Ipums2db: a program for using IPUMS data in relational databases

Hi all. (I believe I have permission to post this here, but please let me know if I’m mistaken.)

I recently built a program, ipums2db, which allows you to analyze your IPUMS extracts in relational database systems. You can install the command-line tool with Homebrew, manually download your OS/architecture specific binary executable, or build and install the binary yourself with the Go compiler. Further, there are a number of supported database systems and optional flags available.

The program has two general functionalities/use-cases:

1. Generate a database schema from a DDI XML file, with reference tables for discrete variables (like “SEX” or “EMPSTAT”) included as well. Assuming you have a CSV data file, you can load in the schema/DDL file, then load in the data through your database-specific “COPY FROM <csv_file_path> …” command.
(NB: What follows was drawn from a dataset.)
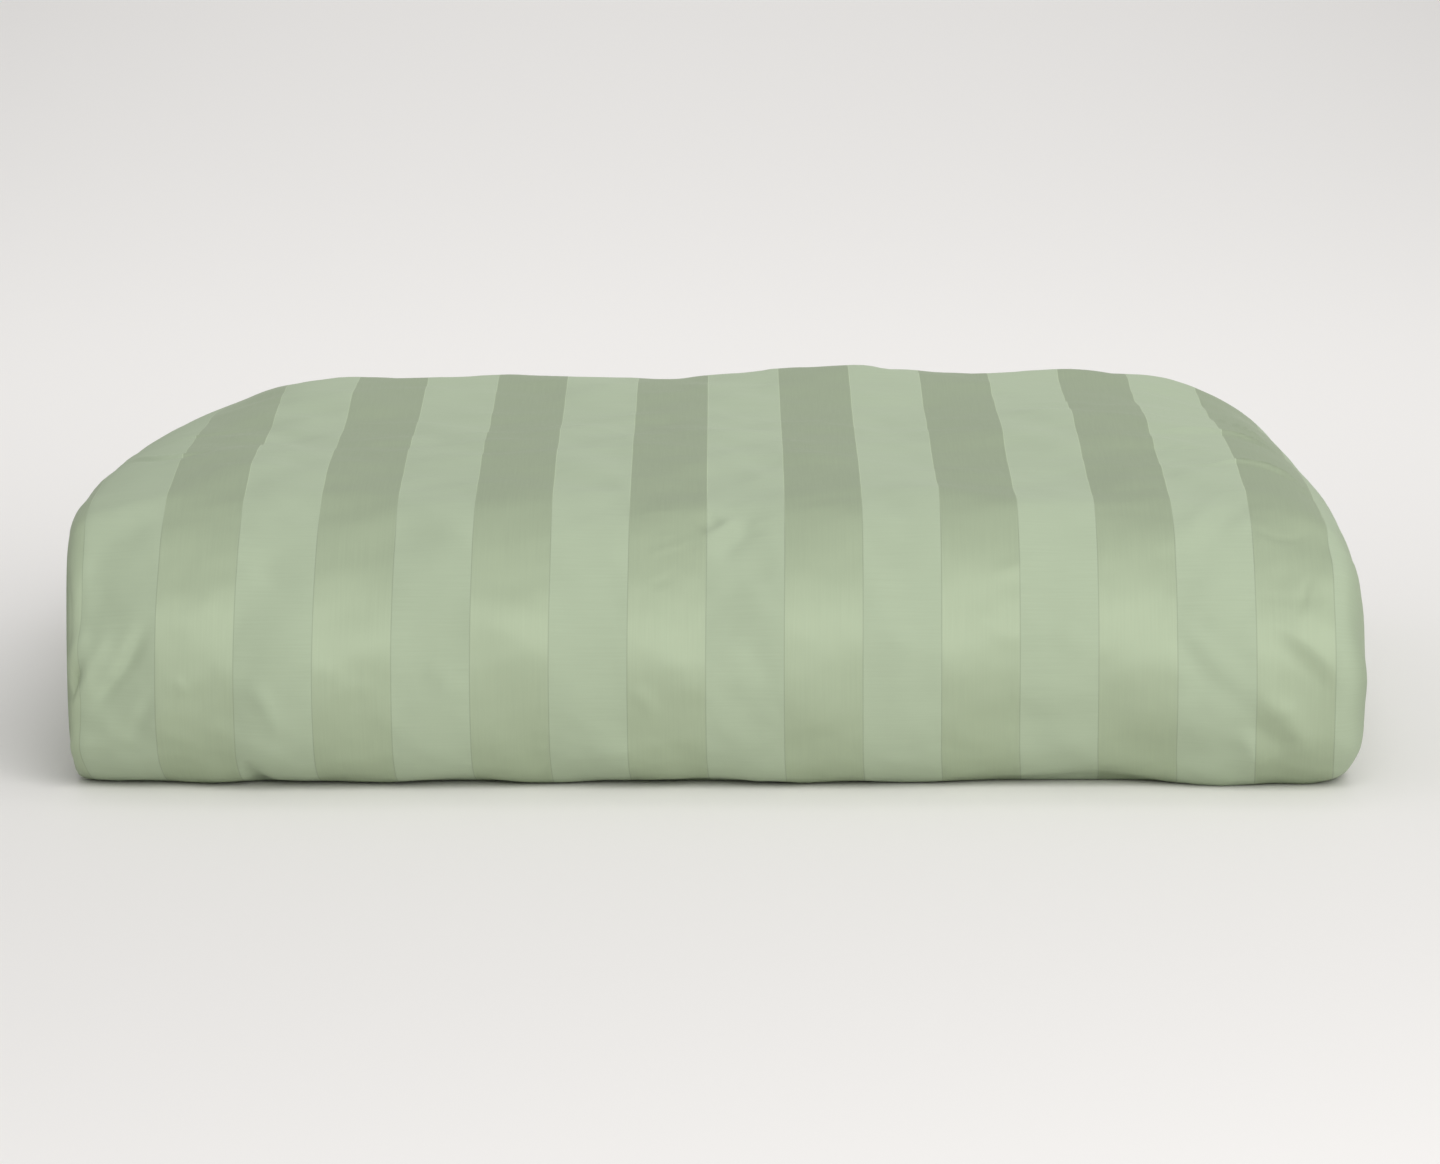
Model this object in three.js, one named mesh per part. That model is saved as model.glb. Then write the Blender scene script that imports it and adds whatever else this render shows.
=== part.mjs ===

2. Assuming you have a fixed-width data file and want to load that data in as well, you can both generate the schema and convert your fixed width file to database insert blocks. This conversion step is fairly optimized at the moment, so this process shouldn’t take too long; the database insertions will take far longer of course.

Here are a few of the optional flags:

- Specify a specific database system syntax; options include Postgres, MySQL, MSSQL, and Oracle; defaults to Postgres

- Generate index creations on certain columns

- If converting a fixed-width file, you can specify a directory output format, so that there is one schema file and multiple insertion files. This can help break up a large dump into smaller steps.

I’d be happy to provide any more information on request, or listen to any feedback. Thanks!

1 Like